I know, I know! Composting. The thing you should be doing but you don’t. It seems like such a simple thing but then browns and greens and balance and heat … But, composting can be as simple or as complex as you would like it to be.
Some people are going to have a compost bin or pile in the backyard that they monitor regularly and can’t wait to have conversations about with any unsuspecting passerby. Then, there are the individuals that are okay with digging a small hole in their flowerbed and burying their veggie scraps with as little fuss and fanfare as possible.
According to the EPA (Environmental Protection Agency), yard wastes and food scraps make up 20 to 30 percent of household wastes. Composting keeps these wastes out of landfills and is a great way to reduce your carbon footprint.
Even if you were to throw all the results of your composting efforts into the trash, you would still be helping the planet. That’s because the decomposing process can reduce food waste by 80 percent! It can also reduce the greenhouse gases emitted from your trash. Food wastes need oxygen in order to generate carbon dioxide as opposed to methane gas. Methane is 84 percent more potent than carbon dioxide. Landfills are so tightly packed the refuse dumped there doesn’t get any oxygen.

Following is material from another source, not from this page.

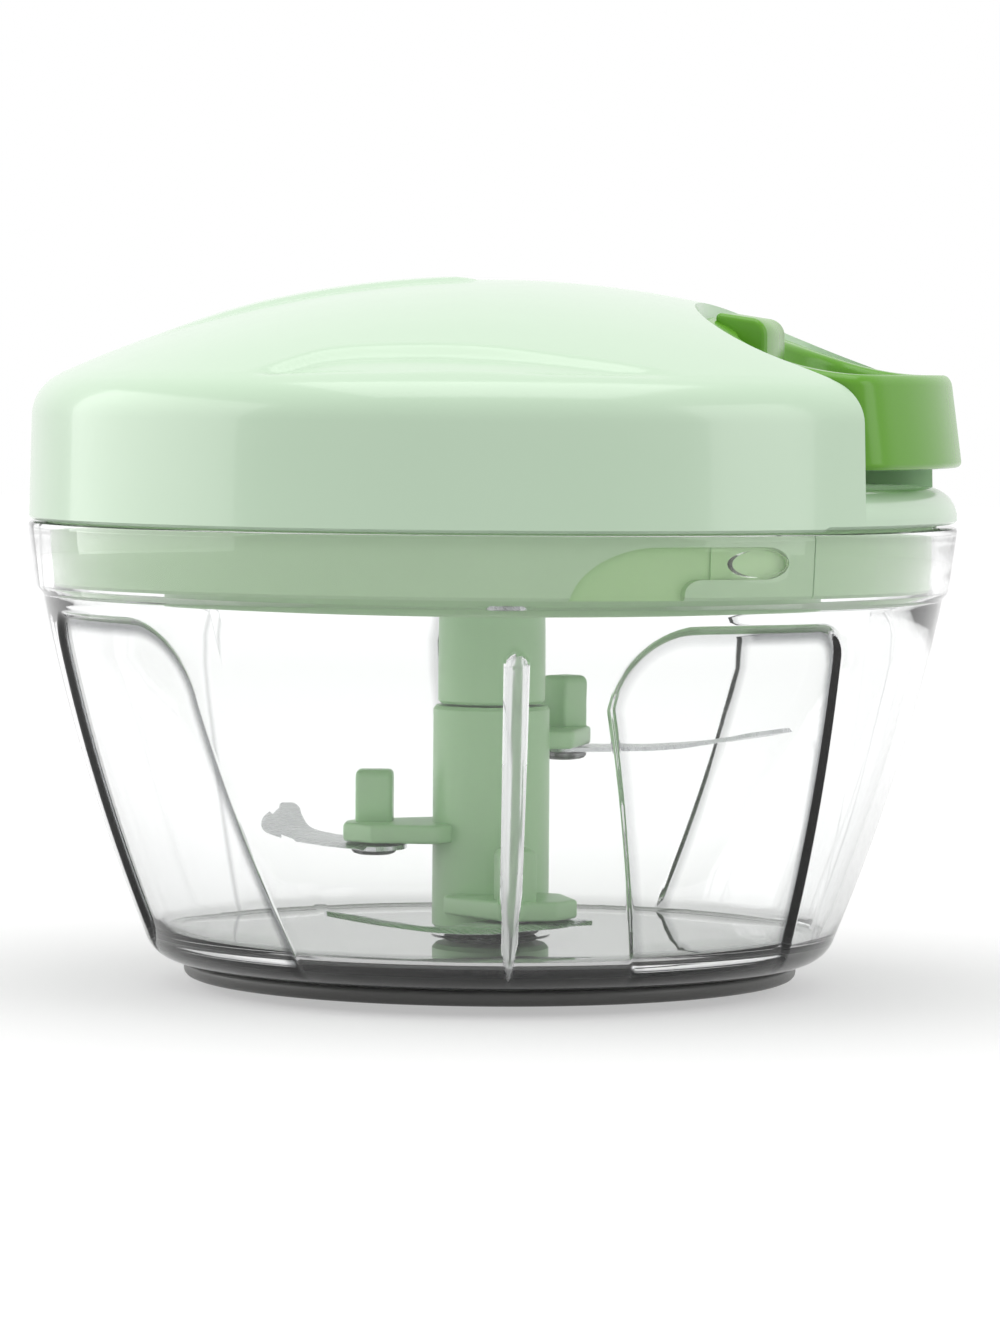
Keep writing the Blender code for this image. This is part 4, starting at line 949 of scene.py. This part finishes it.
def make_lid_base():
    profile = [
        (COLLAR_OUT, COLLAR_TOP), (COLLAR_OUT, PAN_Z + 2.0), (PAN_R - 2.0, PAN_Z + 2.0),
        (PAN_R - 2.0, PLATE_TOP), (SKIRT_IN, PLATE_TOP), (SKIRT_IN, LID_FOOT_Z + 2.0),
        (SKIRT_SEAT_R, LID_FOOT_Z + 2.0), (SKIRT_SEAT_R, LID_FOOT_Z), (SKIRT_R, BOWL_TOP),
        (SKIRT_R, SKIRT_FOOT + 0.4), (SKIRT_R - 0.4, SKIRT_FOOT), (SKIRT_IN, SKIRT_FOOT),
        (SKIRT_IN, PLATE_Z),
        (PAN_R + 0.6, PLATE_Z), (PAN_R, PLATE_Z - 0.6), (PAN_R, PAN_Z + 1.0), (PAN_R - 1.0, PAN_Z),
        (COLLAR_IN, PAN_Z), (COLLAR_IN, COLLAR_TOP),
    ]
    base = turned("lid_underside", profile, 256)
    base.data.materials.append(MINT_UNDER)
    cutters = [track_cutter(lug) for lug in LUGS]
    stops = [track_stop(lug) for lug in LUGS]
    for tool in cutters + stops:
        tool.data.materials.append(MINT_TRACK)
    half = SEAM_WIDTH / 2
    for degrees in (-SEAM_ANGLE, SEAM_ANGLE):
        seam = prism("skirt_seam", [(SKIRT_R - 0.4, -half), (70.0, -half), (70.0, half),
                                    (SKIRT_R - 0.4, half)], 50.0, 65.0)
        cutters.append(turn(seam, degrees))
    shape(base, cuts=cutters)
    shape(base, joins=stops)
    return finish(base, "lid", ["lid_base"], "mint")


# ---------------------------------------------------------------- rotor


def hexagon(radius):
    return ellipse_arc((0.0, 0.0), radius, radius, 0, 300, 5)


def make_shaft():
    profile = [(0.0, SHAFT_SEAM + 0.3), (SHAFT_R - 0.4, SHAFT_SEAM + 0.3),
               (SHAFT_R, SHAFT_SEAM + 0.7), (SHAFT_R, COLLAR_TOP), (0.0, COLLAR_TOP)]
    shaft = turned("shaft", profile, 96)
    end = prism("shaft_end", hexagon(HEX_R), SHAFT_SEAM - HEX_H, SOCKET_TOP)
    top = prism("shaft_top", hexagon(DRUM_HEX_R), COLLAR_TOP - 1.0, DRUM_HEX_TOP)
    hole = drill("shaft_hole", DRUM_SCREW_R, DRUM_HEX_TOP - 8.0, DRUM_HEX_TOP + 2.0, 32)
    shape(shaft, joins=[end, top], cuts=[hole])
    return finish(shaft, "rotor", ["drive_shaft"], "mint_inner", MINT_INNER)


def arm_plan():
    root = SLEEVE_R * 0.6
    root_half = SLEEVE_R * 0.75
    corners = [(root, -root_half), *ARM_CORNERS, (root, root_half)]
    return round_corners(corners, [0.0, *(0.9 for _ in ARM_CORNERS), 0.0], 4)


def to_arm(obj):
    """Moves a piece from the axis out to where an arm's rivet stands."""
    return transform(obj, Matrix.Translation((FINGER_R * MM, 0.0, 0.0)))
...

There are a variety of ways to go about composting depending on your living situation, your needs, and your time. From backyard composting to setting up indoors, you are sure to find a type of composting that suits you. Composting tends to get the reputation of being a smelly endeavor, but if managed properly, odor shouldn’t be an issue.
Backyard Pile or Bin
This is the more traditional style of composting. You build a bin in your backyard or you start a composting pile. You monitor levels and heat, and you turn it regularly. It is important to keep your pile or bin properly aerated and to keep the right balance of carbon and nitrogen. A balanced and properly covered compost pile should not smell.
Three Bin Composting
With the three-bin system, new material is only ever added to the first bin. The waste in this bin is turned frequently and kept moist. Once the first bin in full, it is transferred to the second bin. The transferring process helps aerate the waste. No new material is added to the second bin. It is left to decompose. Once the first bin is full again, the waste in bin two is moved to bin three and the waste from bin one is moved to bin two. By the time the first bin is full the third time, the waste in the third bin should be fully composted and ready for use in your garden.
Trench composting is the easy way to compost. You simply dig a hole in your garden or yard, deposit your fruits and veggies, and bury it all. Typically, your hole or trench should be about 12 inches deep. Fill the hole with four to six inches of compostable material.

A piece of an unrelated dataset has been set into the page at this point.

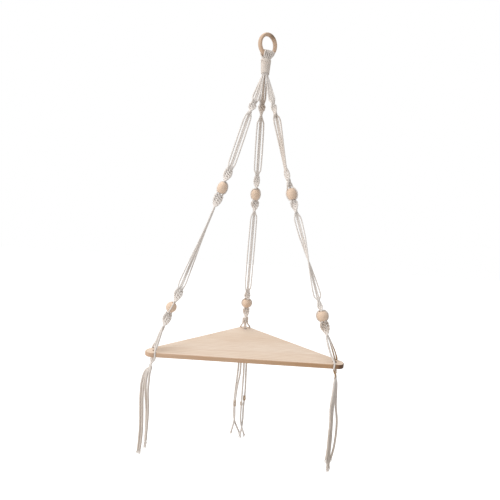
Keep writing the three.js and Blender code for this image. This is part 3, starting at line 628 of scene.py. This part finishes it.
# tan says how tanned the cord is: a number, one for each point of its path, or a function of them
def makeRope(name, path, phase=0.0, tan=0.0, layLength=cord["layLength"]):
    points, faces, uv, groove = ropeSurface(*path, phase, layLength)
    along = tan(path[0]) if callable(tan) else np.broadcast_to(tan, len(path[0]))
    tanned = np.concatenate([np.repeat(along, rope["sides"]), along[[0, -1]]])
    return makeMesh(name, points, faces, cotton, uv, dict(groove=groove, tan=tanned))


# What every piece is to the frame: the body it rides on, its slot and the node it stands for
def fit(piece, body, node=None):
    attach(piece, body)
    if node:
        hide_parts(node)


# Materials. Colours are given as they look on a screen, 0 to 255.
def paint(r, g, b):
    c = np.array([r, g, b]) / 255
    c = np.where(c <= 0.04045, c / 12.92, ((c + 0.055) / 1.055) ** 2.4)
    return (*c.tolist(), 1.0)


class Nodes:
    def __init__(self, tree):
        self.tree = tree
        self.tree.nodes.clear()

    def feed(self, socket, value):
        if hasattr(value, "links"):
            self.tree.links.new(value, socket)
        else:
            socket.default_value = value

    def add(self, kind, sockets=None, **settings):
        node = self.tree.nodes.new("ShaderNode" + kind)
        for key, value in settings.items():
            setattr(node, key, value)
        for key, value in (sockets or {}).items():
            self.feed(node.inputs[key], value)
        return node

    def math(self, operation, *values):
        return self.add("Math", dict(enumerate(values)), operation=operation).outputs[0]

    # One on what the camera sees, straight or through glass or a gloss, and nought elsewhere
    def seen(self):
        rays = self.add("LightPath").outputs
        shown = self.math("MAXIMUM", rays["Is Camera Ray"], rays["Is Glossy Ray"])
        return self.math("MAXIMUM", shown, rays["Is Transmission Ray"])


class Shader(Nodes):
    def __init__(self, name):
        self.material = bpy.data.materials.new(name)
        self.material.use_nodes = True
        super().__init__(self.material.node_tree)
        self.surface = self.add("BsdfPrincipled")
        self.output = self.add("OutputMaterial", {0: self.surface.outputs[0]})

    def cover(self, sockets):
        for key, value in sockets.items():
            self.feed(self.surface.inputs[key], value)
        return self.material

    def place(self):
        return self.add("TexCoord").outputs["Object"]

    def attribute(self, name):
        return self.add("Attribute", attribute_name=name).outputs["Fac"]

    def mix(self, share, a, b, kind="MIX"):
        node = self.add("Mix", {0: share}, data_type="RGBA", blend_type=kind, clamp_result=True)
        for index, tone in ((6, a), (7, b)):
            self.feed(node.inputs[index], paint(*tone) if isinstance(tone, tuple) else tone)
        return node.outputs[2]

    def ranged(self, value, low, high, toLow=0.0, toHigh=1.0):
        sockets = {"Value": value, "From Min": low, "From Max": high}
        return self.add("MapRange", {**sockets, "To Min": toLow, "To Max": toHigh}).outputs[0]

    def noise(self, vector, scale=1.0, detail=2.0, rough=0.5):
        sockets = {"Vector": vector, "Scale": scale, "Detail": detail, "Roughness": rough}
        return self.add("TexNoise", sockets).outputs[0]

    def mapped(self, vector, scale, rotation=(0, 0, 0), location=(0, 0, 0)):
        sockets = {"Vector": vector, "Scale": scale, "Rotation": rotation, "Location": location}
        return self.add("Mapping", sockets).outputs[0]

    def bump(self, height, strength, distance):
        sockets = {"Height": height, "Strength": strength, "Distance": distance}
        return self.add("Bump", sockets).outputs[0]


# Cotton: fine fibres along the strands, darker in the grooves, with a soft sheen. A cloud is a
# faint stain. Each range is of the noise or attribute, then of the share of the tone.
cottonLook = dict(
    light=(244, 237, 231), shade=(238, 230, 223), stain=(238, 231, 224), groove=(214, 203, 193),
    tan=(172, 138, 98), fibreScale=(58.0, 3.2, 1), fibre=dict(detail=3.0, rough=0.6),
    fibreRange=(0.3, 0.7), cloudScale=28.0, cloudRange=(0.35, 0.65, 0.0, 0.25),
    grooveRange=(0.45, 1.0, 0.0, 0.35), relief=(0.25, 0.00012),
    surface={
        "Roughness": 0.92, "Sheen Weight": 0.2, "Sheen Roughness": 0.5, "Specular IOR Level": 0.2,
    },
)


def makeCotton(name, look):
    shader = Shader(name)
    lay = shader.mapped(shader.add("UVMap", uv_map="lay").outputs[0], look["fibreScale"])
    fibre = shader.noise(lay, **look["fibre"])
    cloud = shader.ranged(shader.noise(shader.place(), look["cloudScale"]), *look["cloudRange"])
    groove = shader.ranged(shader.attribute("groove"), *look["grooveRange"])
    strands = shader.ranged(fibre, *look["fibreRange"])
    tone = shader.mix(strands, look["shade"], look["light"])
    tone = shader.mix(cloud, tone, look["stain"], "MULTIPLY")
    tone = shader.mix(groove, tone, look["groove"])
    tone = shader.mix(shader.attribute("tan"), tone, look["tan"])
    relief = shader.bump(fibre, *look["relief"])
    return shader.cover({"Base Color": tone, "Normal": relief, **look["surface"]})


# Wood: growth rings round an axis, wavering along it, with fine fibres. The grain runs along X of
# the mapped place, and the rings are counted outwards from the pith. A ring darkens towards its
# end and starts pale again. wood is what the woods here have in common, and each look adds to it.
wood = dict(
    waverScale=(1.4, 9, 9), broadScale=(2.0, 16, 16), broadRange=(0.3, 0.7), late=(0.45, 0.97),
    early=(0.0, 0.12, 1.0, 0.0), ringSharp=2.2, fibre=dict(detail=4.0, rough=0.6),
    streakRange=(0.36, 0.68), roughRange=(0.2, 0.8), rough=(0.44, 0.58), gloss=0.4,
    fibreStrength=0.5, reliefDepth=0.0002,
)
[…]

Vermicomposting is my favorite. It is a little more complicated than trench composting, but it doesn’t require all the turning and balancing that the other types do. It uses worms to turn wastes into compost. You create a bedding for your worms and feed them your food scraps. Once your bin is full, you transfer the worms to a new home and harvest the compost material. You do need to keep your worms healthy. This is fairly easy. Just feed your worms an appropriate amount of food a couple of times a week and give the fresh bedding every few months.
Composting doesn’t have to be complicated or take up a lot of your time. Whether you are satisfied with trench composting or want to compost on a larger scale, there is certainly a system that suits your needs. If you don’t have a need for compost material, consider donating it to a gardening friend or finding a community garden that might have a need for it. Happy composting!